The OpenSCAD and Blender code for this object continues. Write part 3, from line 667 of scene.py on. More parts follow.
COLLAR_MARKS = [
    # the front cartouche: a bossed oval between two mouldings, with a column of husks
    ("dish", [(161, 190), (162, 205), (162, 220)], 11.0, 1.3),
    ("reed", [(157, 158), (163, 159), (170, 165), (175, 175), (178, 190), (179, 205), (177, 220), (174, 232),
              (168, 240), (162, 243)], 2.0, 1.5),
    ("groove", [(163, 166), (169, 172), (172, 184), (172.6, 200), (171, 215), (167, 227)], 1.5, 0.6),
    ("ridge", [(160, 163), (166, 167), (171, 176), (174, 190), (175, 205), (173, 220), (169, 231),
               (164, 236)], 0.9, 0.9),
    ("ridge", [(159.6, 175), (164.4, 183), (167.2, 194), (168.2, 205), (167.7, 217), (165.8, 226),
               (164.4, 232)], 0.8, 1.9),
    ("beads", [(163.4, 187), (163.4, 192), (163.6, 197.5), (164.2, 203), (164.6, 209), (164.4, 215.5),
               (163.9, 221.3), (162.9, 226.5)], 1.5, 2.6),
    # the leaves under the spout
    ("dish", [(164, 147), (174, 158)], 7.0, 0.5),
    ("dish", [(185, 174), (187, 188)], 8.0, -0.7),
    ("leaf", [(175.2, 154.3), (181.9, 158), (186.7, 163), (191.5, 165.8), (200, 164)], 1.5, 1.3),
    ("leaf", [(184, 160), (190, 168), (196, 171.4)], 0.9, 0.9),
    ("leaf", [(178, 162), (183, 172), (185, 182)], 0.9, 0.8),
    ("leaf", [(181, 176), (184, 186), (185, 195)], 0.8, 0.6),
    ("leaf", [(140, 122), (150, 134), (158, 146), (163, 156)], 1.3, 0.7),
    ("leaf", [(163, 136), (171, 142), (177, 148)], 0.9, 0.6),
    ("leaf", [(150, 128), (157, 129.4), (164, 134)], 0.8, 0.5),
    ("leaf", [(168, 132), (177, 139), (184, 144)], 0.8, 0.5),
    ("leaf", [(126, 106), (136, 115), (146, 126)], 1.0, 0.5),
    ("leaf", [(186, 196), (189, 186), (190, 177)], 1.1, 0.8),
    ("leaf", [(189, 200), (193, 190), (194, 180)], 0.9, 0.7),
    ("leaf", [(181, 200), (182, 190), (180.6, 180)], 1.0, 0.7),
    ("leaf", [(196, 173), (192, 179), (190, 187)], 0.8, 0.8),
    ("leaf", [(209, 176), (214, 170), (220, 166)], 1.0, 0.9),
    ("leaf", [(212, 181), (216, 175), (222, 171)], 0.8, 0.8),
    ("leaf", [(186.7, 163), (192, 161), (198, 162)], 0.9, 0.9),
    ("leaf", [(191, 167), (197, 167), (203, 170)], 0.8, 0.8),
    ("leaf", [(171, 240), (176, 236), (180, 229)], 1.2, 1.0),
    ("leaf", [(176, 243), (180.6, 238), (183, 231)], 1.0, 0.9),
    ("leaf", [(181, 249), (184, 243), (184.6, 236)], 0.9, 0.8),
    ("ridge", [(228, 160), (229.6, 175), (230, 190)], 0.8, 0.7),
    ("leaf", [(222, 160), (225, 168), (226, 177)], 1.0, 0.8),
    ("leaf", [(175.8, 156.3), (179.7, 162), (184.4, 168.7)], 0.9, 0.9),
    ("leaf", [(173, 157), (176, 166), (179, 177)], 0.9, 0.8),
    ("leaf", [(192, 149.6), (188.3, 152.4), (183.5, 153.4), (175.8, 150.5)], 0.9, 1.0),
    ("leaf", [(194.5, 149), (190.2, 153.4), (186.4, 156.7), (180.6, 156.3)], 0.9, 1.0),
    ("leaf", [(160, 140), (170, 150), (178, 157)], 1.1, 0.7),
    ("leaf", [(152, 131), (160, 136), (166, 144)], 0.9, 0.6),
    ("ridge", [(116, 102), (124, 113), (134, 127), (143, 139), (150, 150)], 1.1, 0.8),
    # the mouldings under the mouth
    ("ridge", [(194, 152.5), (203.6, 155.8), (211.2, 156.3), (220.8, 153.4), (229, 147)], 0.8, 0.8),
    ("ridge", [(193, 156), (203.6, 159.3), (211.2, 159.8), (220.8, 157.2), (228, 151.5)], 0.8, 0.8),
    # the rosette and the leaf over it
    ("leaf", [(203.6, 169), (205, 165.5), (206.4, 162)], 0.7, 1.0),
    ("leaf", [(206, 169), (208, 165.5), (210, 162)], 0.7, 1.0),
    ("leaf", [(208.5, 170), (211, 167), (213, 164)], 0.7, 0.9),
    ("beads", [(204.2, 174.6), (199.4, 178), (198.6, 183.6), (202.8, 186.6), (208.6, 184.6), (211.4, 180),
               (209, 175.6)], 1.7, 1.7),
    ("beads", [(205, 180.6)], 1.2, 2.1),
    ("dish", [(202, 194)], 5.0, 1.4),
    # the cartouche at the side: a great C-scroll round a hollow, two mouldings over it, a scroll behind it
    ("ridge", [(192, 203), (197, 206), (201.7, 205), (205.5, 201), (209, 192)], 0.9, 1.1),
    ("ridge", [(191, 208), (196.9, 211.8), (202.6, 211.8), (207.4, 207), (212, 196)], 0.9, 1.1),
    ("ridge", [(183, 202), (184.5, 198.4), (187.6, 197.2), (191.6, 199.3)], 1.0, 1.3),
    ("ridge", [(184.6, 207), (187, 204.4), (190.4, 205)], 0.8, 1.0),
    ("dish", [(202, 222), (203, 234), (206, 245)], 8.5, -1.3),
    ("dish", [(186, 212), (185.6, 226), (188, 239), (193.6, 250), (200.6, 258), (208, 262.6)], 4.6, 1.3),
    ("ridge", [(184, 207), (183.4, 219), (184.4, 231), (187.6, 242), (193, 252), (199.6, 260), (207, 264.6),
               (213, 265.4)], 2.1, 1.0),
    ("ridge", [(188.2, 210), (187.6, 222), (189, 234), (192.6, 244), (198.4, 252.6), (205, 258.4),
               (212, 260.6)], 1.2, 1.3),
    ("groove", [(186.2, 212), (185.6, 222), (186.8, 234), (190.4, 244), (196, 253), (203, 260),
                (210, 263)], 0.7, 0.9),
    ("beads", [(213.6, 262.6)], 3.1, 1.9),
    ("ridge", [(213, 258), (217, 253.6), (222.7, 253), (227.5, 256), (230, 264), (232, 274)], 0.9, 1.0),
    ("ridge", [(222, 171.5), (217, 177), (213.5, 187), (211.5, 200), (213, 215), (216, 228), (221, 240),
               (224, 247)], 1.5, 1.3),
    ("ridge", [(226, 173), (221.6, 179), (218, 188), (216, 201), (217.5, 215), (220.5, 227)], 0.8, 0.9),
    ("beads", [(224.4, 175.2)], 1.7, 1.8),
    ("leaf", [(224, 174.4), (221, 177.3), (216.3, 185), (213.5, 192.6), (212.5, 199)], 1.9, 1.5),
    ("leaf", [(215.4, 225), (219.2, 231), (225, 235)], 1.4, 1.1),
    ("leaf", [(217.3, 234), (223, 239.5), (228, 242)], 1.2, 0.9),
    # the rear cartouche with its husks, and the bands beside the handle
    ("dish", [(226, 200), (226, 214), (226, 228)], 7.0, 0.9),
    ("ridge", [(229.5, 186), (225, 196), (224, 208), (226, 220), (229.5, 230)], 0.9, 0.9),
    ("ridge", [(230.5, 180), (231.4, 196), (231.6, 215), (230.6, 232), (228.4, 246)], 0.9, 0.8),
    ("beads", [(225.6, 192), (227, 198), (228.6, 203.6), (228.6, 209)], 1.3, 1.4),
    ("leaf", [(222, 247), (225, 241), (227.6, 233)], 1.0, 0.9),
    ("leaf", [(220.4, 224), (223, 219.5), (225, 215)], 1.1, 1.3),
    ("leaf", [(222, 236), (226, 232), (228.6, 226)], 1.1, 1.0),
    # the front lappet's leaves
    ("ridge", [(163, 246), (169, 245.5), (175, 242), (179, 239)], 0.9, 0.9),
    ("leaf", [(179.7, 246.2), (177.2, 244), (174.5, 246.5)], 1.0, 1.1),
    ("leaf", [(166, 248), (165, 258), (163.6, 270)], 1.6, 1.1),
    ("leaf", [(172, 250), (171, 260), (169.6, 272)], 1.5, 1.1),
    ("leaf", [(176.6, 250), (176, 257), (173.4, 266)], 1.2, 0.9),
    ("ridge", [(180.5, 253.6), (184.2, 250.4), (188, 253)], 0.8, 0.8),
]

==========

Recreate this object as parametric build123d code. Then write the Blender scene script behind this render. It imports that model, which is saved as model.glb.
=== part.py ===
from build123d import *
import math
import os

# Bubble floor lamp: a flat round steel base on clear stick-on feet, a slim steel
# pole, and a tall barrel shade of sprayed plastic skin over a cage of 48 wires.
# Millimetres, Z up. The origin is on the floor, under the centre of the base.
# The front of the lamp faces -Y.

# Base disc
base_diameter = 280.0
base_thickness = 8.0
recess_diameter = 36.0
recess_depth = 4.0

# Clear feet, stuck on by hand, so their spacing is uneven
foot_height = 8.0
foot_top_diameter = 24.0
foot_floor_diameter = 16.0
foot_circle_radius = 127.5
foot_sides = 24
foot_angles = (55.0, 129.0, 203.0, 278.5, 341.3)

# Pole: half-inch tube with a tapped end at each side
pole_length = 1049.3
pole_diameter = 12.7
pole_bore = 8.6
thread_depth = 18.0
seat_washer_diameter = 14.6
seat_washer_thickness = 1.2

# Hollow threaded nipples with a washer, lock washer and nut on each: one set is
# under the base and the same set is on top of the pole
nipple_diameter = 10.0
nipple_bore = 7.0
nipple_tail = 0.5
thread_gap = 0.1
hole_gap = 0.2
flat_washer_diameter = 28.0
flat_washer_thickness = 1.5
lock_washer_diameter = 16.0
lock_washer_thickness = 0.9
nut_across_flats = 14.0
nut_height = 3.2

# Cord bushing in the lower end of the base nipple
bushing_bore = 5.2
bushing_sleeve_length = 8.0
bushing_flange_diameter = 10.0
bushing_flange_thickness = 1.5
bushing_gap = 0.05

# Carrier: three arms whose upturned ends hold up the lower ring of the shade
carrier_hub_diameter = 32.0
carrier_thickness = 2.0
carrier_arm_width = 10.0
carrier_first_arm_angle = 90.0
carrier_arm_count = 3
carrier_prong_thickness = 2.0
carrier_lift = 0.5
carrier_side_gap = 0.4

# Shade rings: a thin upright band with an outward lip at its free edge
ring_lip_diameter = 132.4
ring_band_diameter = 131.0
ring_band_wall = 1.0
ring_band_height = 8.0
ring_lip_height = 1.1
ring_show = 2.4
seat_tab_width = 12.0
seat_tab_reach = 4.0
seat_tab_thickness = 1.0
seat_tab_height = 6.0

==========

• _THE PROBLEM_
Search the data for "Blender". Copy every matching line.

• _TASK SOLUTION_
The OpenSCAD and Blender code for this object continues. Write part 3, from line 667 of scene.py on. More parts follow.
Recreate this object as parametric build123d code. Then write the Blender scene script behind this render. It imports that model, which is saved as model.glb.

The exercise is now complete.